2min temps de lecture   par Benedict Vanclooster le 26 juin 2021
À l’automne 2019 décédait l’ancien coureur cycliste français Raymond Poulidor, grand-père de Mathieu et David van der Poel. Poulidor était âgé de 83 ans. L’« éternel second » (bien qu’il ait fini à cinq reprises troisième au classement final du Tour de France et « seulement » trois fois deuxième) était demeuré immensément populaire après sa carrière sportive. J’avais réalisé une interview hors du commun de Poupou dans… un supermarché français.

Il était installé sur une petite estrade, aménagée pour l’occasion dans une grande surface E. Leclerc, à Chantonnay, en Vendée. Un supermarché comme décor d’une interview, c’était une première pour nous. Pour Poupou, les établissements E. Leclerc étaient en quelque sorte son deuxième biotope. Il se livrait à une quarantaine de séances par an dans des supermarchés, à travers toute la France, un peu comme saint Nicolas. Il s’asseyait alors de dix à dix-neuf heures à une table, tandis que derrière lui, les moments de gloire de sa carrière étaient diffusés sur un écran de télévision et que les gens faisaient la queue pour obtenir un autographe.
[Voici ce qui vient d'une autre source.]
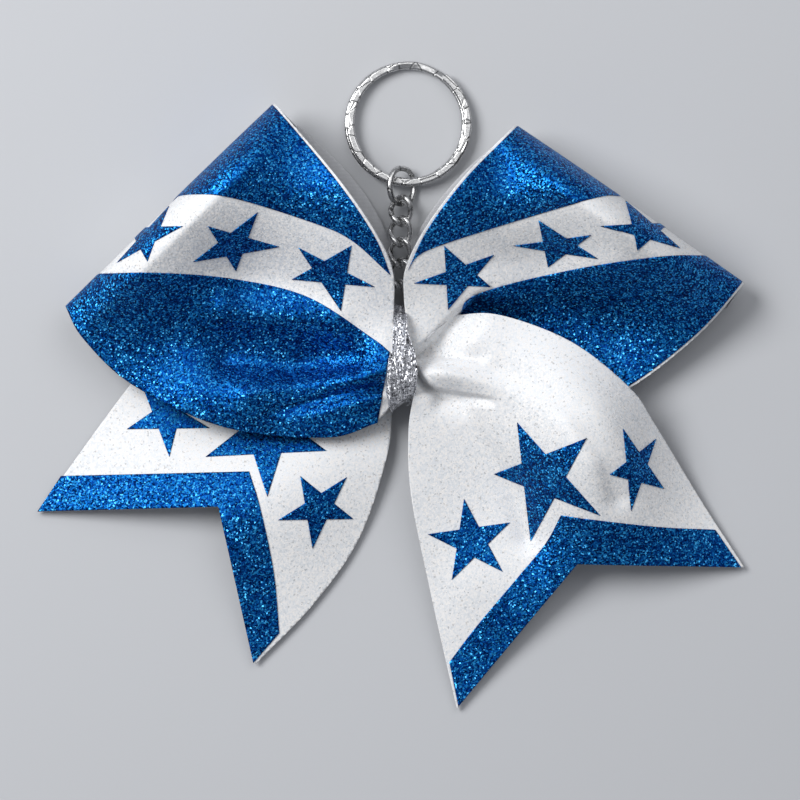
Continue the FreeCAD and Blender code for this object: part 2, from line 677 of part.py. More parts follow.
coil_steps = round((2 - 2 * GAP) * POINTS_PER_TURN)
curve = Part.BSplineCurve()
curve.interpolate([coil_point(turns) for turns in spread(GAP, 2 - GAP, coil_steps)])
start = curve.FirstParameter
radial = (curve.value(start) + FreeCAD.Vector(TURN_SHIFT, 0, size("split_pitch") / 2)).normalize()
upright = FreeCAD.Vector(0, 0, 1)
section = flat_section(size("split_wide"), size("split_thick"))
section.Placement = FreeCAD.Placement(
    curve.value(start), FreeCAD.Rotation(radial, upright, radial.cross(upright), "XYZ")
)
ring = feature("split_ring_wire", swept(curve, start, curve.LastParameter, section))
ring.Placement = FreeCAD.Placement(
    SPLIT_CENTRE, FreeCAD.Rotation(FreeCAD.Vector(1, 0, 0), RING_TILT)
)
finish(ring, "split_ring")

# Check and export -----------------------------------------------------------

doc.recompute()
for made in doc.Objects:
    if "Invalid" in made.State or "Error" in made.State:
        raise RuntimeError(f"{made.Name} is {made.State}")
for name, made in nodes:
    shape = made.Shape
    if shape.isNull() or not shape.isValid() or len(shape.Solids) != 1:
        raise RuntimeError(f"{name}: valid {shape.isValid()}, {len(shape.Solids)} solids")
    shape.exportStep(f"parts/{name}.step")
    print(f"{name:26s} {shape.Volume:9.2f} mm3")
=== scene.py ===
import math

import bpy
import numpy as np
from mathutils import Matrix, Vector, noise
from mathutils.geometry import delaunay_2d_cdt


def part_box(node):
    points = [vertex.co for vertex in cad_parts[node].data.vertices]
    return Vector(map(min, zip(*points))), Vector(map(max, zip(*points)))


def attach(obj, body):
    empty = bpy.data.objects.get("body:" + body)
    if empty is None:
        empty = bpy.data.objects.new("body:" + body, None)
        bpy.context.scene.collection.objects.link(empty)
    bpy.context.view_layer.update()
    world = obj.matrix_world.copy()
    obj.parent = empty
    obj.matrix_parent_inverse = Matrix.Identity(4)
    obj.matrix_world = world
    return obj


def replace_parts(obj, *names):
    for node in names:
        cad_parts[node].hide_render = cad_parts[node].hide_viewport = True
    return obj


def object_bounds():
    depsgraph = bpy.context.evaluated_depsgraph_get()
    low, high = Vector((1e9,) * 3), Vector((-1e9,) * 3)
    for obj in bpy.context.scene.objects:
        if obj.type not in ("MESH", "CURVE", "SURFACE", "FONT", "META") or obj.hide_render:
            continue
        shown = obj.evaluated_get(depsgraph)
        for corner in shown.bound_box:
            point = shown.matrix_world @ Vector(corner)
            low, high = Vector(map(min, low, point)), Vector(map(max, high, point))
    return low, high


# A bow charm lying on its back. Plan outlines and heights are in millimetres in the CAD frame:
# X to the right, Y towards the key ring, Z up. MM turns them into Blender's metres.

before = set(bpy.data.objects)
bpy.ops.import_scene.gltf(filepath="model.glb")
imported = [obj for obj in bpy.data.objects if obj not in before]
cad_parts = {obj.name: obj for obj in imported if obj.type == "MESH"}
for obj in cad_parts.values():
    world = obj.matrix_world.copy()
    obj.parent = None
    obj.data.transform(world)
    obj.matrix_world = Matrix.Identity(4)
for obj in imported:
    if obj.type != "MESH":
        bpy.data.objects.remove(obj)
cad_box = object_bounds()
MM = 0.001

RIBBON_THICK = 0.45
FILM_THICK = 0.14
FILM_LIFT = 0.05  # clearance between the ribbon and the film on it
MESH_STEP = 0.6  # spacing of the points that carry the cloth's shape
LOOP_STEP = 0.5  # the same on the loop that drops sharply beside the tail
FINE_STEP = 0.4  # the same on the tail with the sharpest pleats
LAYER_GAP = 1.1  # least height between the outer faces of a loop's two layers
BULGE = 6.0  # how far a loop's end stands out past its crest
RIM = 0.5  # plain woven edge beside the blue film

# Camera ---------------------------------------------------------------------

VIEW_WIDTH = 158.4  # what the picture spans at the bow's middle height
CAMERA_HEIGHT = 2000.0
LOOK_AT = (0.0, -7.9, 10.0)

camera_data = bpy.data.cameras.new("camera")
camera_data.sensor_width = 36.0
camera_data.lens = 36.0 * (CAMERA_HEIGHT - LOOK_AT[2]) / VIEW_WIDTH
camera_data.clip_start = 0.1
camera = bpy.data.objects.new("camera", camera_data)
camera.location = Vector((LOOK_AT[0], LOOK_AT[1], CAMERA_HEIGHT)) * MM
bpy.context.scene.collection.objects.link(camera)
bpy.context.scene.camera = camera

# Materials ------------------------------------------------------------------


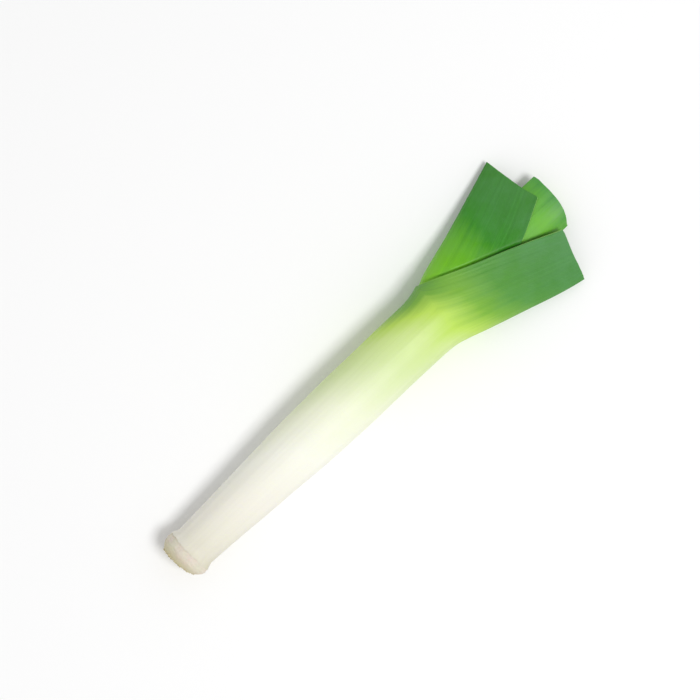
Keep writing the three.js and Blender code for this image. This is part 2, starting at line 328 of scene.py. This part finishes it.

C’était plus de quarante ans après sa dernière course, en 1977, toujours au service de la marque de vélos française Mercier. Il entendait souvent les mêmes questions et les mêmes remarques : il aurait dû gagner le Tour de France, il avait eu beaucoup de malchance, les duels avec Jacques Anquetil manquaient au public. Mais Poulidor ne trouvait jamais cela ennuyeux. Il ne pouvait pas se passer du contact avec les gens. Le jour où il devrait vivre comme un anonyme, il serait profondément malheureux, a-t-il déclaré.

Poulidor passait souvent deux jours de suite à distribuer des autographes. Il séjournait alors dans un hôtel et appelait son éditeur le soir afin de prendre des nouvelles. Car quand Poupou signait des autographes dans un supermarché, il ne le faisait jamais sur une photo ni sur une carte de collection que les gens apportaient. Il utilisait exclusivement un des quatre livres en vente qui lui étaient consacrés. « Ça marche bien », disait-il. En principe, une centaine de livres se vendait par jour.

Parfois, les clients du supermarché n’en croyaient pas leurs yeux. « Vous êtes vraiment Monsieur Poulidor ? », lui lançaient-ils. L’occasion était trop belle pour ne pas se moquer gentiment d’eux, trouvait Poupou. Il répondait alors : « Non, ce n’est pas moi, mais les gens croient que c’est moi. Monsieur Poulidor ne vient pas dans les supermarchés ! » – « Incroyable, vous avez la même voix que lui ! » Raymond était comme ça.

Lorsque j’ai appris la nouvelle de son décès, j’ai inévitablement repensé à cette journée hors du commun passée dans le supermarché. Poupou, Monsieur Poupoularité, je ne t’oublierai pas.